$A$ point object is moving at a constant speed of $1 \,ms^{-1}$ along the principal axis of a convex lens of focal length $10 \,cm$. The speed of the image is also $1 \,ms^{-1}$, when the object is at what distance (in $cm$) from the optical centre of the lens?

$A$ convex lens focuses an object $20 \ cm$ from it on a screen placed $5 \ cm$ away from it. $A$ glass plate (refractive index $\mu = \frac{7}{5}$) of thickness $t = 1.4 \ cm$ is inserted between the lens and the screen. What is the new distance of the object from the lens so that its image is again focused on the screen (in $cm$)?
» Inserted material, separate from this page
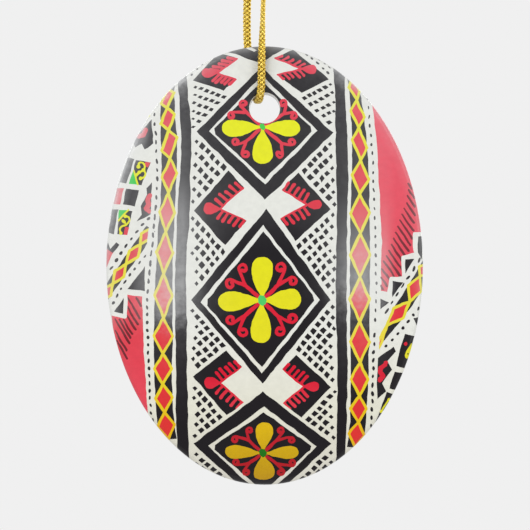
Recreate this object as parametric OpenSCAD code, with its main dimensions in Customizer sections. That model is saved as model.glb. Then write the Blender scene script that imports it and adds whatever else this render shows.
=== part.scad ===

What is the relative decrease in focal length of a lens for an increase in optical power by $0.1 \ D$ from $2.5 \ D$? [$D$ stands for dioptre]

The dispersive powers of the glasses of lenses used in an achromatic pair are in the ratio $5 : 3$. If the focal length of the concave lens is $15 \ cm$,then the nature and focal length of the other lens would be:

An object is placed at a distance $m$ times the focal length of a divergent lens. The size of the image is shorter than that of the object by what factor?

An object is located in a fixed position in front of a screen. $A$ sharp image is obtained on the screen for two positions of a thin lens separated by $10\, cm$. The size of the images in the two situations are in the ratio $3 : 2$. What is the distance between the screen and the object in $cm$?